A second-year Master of Fine Arts graduate student at Indiana University of Pennsylvania originally from Meadville will be featured in a solo art show in Pittsburgh, which is curated by three of his IUP classmates.
A collection of 13 pieces by IUP student Tyler Stanton will be featured at Artists Image Resource, 518 Foreland St., Pittsburgh, from April 23 to 26. A closing reception at the gallery is April 26 at 7:30 p.m. The reception is free and open to the community. Stanton's furniture has been exhibited both locally and nationally, including at the 2016 International Wood Fair in Atlanta, Georgia. His study at IUP is focused on woodworking.
IUP students Heather Kaiser, Justin Pope, and Maddie Quinn, all graduate students in the IUP's Fine Arts program, are curating Stanton's show, which focuses on reclaiming discarded objects that contain value beyond their current use.
Kaiser said that she, Pope, and Quinn felt confident the challenge of placing a student from rural Pennsylvania into the Pittsburgh art market would be worth the hours invested.
“A solo show for an IUP student doesn't happen frequently,” Kaiser said, “but what Tyler is saying about our material culture and the narratives inside objects is unique. All his art is focused on western Pennsylvania and local histories that are being lost in communities.
“Tyler has such a powerful and strong body of work—that's inspiring. He's an extremely hard worker, he's precise in the details he includes in his work, and he is a person of great character. It's just inspiring to be around him.”
Stanton, who describes himself as an “artist, maker, educator,” offers this artist statement:
Our lives are formed by the narratives and memories of our pasts. This is true among people and individuals; however, my work strives to expand this quality to the subject of material culture. My practice is unified by the exploration and celebration of objects, objects and materials that have been discarded, overlooked and forgotten and that contain value beyond their physicality and possess innate identities rich in memory and narrative. My work is inspired deeply by the objects and reclaimed materials themselves. My process is a parallel of intuitive and reactive decision making combined with traditional woodworking techniques. The forms I create are a balance of whimsical sculpture and utilitarian objects that act to encase, highlight, and present the identities innate to material culture. I strive to highlight those identities and present materials and objects in a way that allows them to communicate their past or inspire the view to constitute one.

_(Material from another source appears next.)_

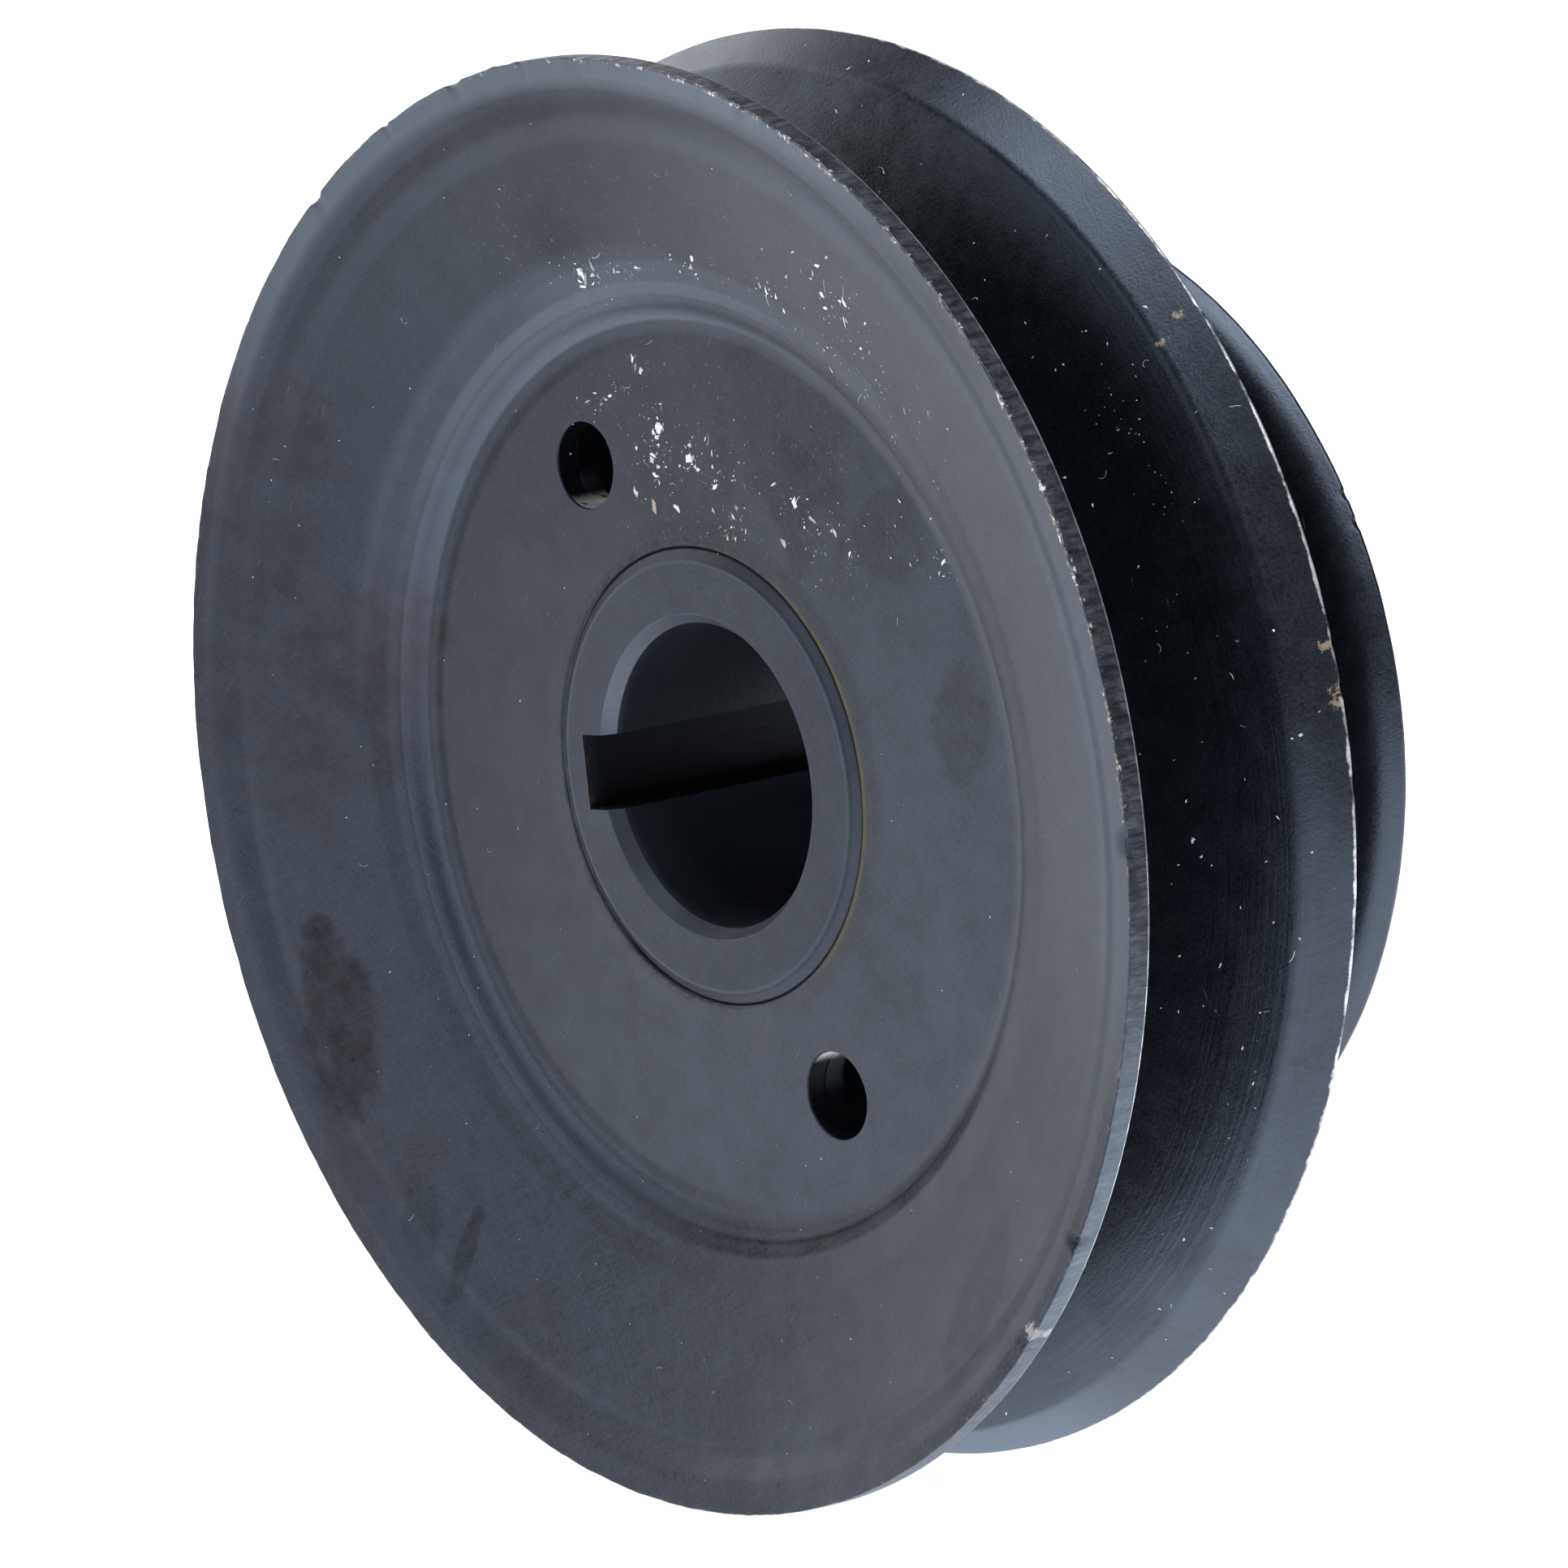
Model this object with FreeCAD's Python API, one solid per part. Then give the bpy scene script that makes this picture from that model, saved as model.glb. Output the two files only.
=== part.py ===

However, visitors to the show won't be meeting the artist.
Stanton, who has served in the Army Reserves since 2009, is a carpentry masonry specialist in the 377th Army Corp of Engineers company out of Butler. He will be deployed to Thailand while the show is up. His duty in Thailand will include constructing a library with fellow soldiers.
While in Thailand, he will combine his art practice with his military service to provide a creative outlet to his fellow soldiers through his bandsaw tool kit project; a mobile tool kit designed to be transported on the artist's back. This kit allows the wearer to create site specific artwork utilizing materials found on location. The parallel goals of this project are to create connections between military traditions and contemporary art practices while also engaging artists and viewers alike in the creation of art objects. Stanton received an IUP Graduate Research Grant to develop the project.
Curator Kaiser herself is an 11-year army veteran, accomplished artist, and graduate student at IUP. In fall 2018, Kaiser completed a student-designed granite monument honoring veterans, unveiled to the university community on Veterans Day. Kaiser was asked to complete the project through an internship in her graduate studies. She also received Stanton's advice in the laborious mathematics required to design the tetrahedron.
Stanton is completing a graduate assistantship in the IUP Wood Center, has been a teaching assistant from 2017 to 2018, and worked as a graduate assistant for the IUP Kipp Gallery. He was also a production team leader for the IUP student group that was invited to produce the award for the 2017 Governor's Awards for the Arts. In addition to his Graduate Student Research grant for the bandsaw tool kit project, he received the Amie H. Doucette Memorial Scholarship while an undergraduate at Edinboro University of Pennsylvania. He was a Design Emphasis Finalist for the International Wood Fair, and received the Michael V. Gmitter Memorial Scholarship in 2016, the Philadelphia Urban Seminar Scholarship, the Helping Hand for Erie Veteran Scholarship, the Douglas N. Melby Memorial Scholarship, and the Windgate Scholarship.
In addition to his show at Artists Image Resources, he had exhibited his work several times at IUP and at the Westmoreland Museum of American Art in Greensburg, the Three Rivers Arts Festival in Pittsburgh, the Erie Art Museum, the International Wood Fair Design Emphasis Show, at the PrAxis Exhibition FS16 (Furniture Society conference) in Philadelphia, at the Warner Theater in Erie, and at shows at Edinboro University. His work has been featured in the New Growth Arts Review. He is a member of the Furniture Society and the IUP Graduate Art Association.
Artists Image Resources is an artist-run, nonprofit print and imaging organization established in 1996 to serve as a laboratory for artists, educators, and the community.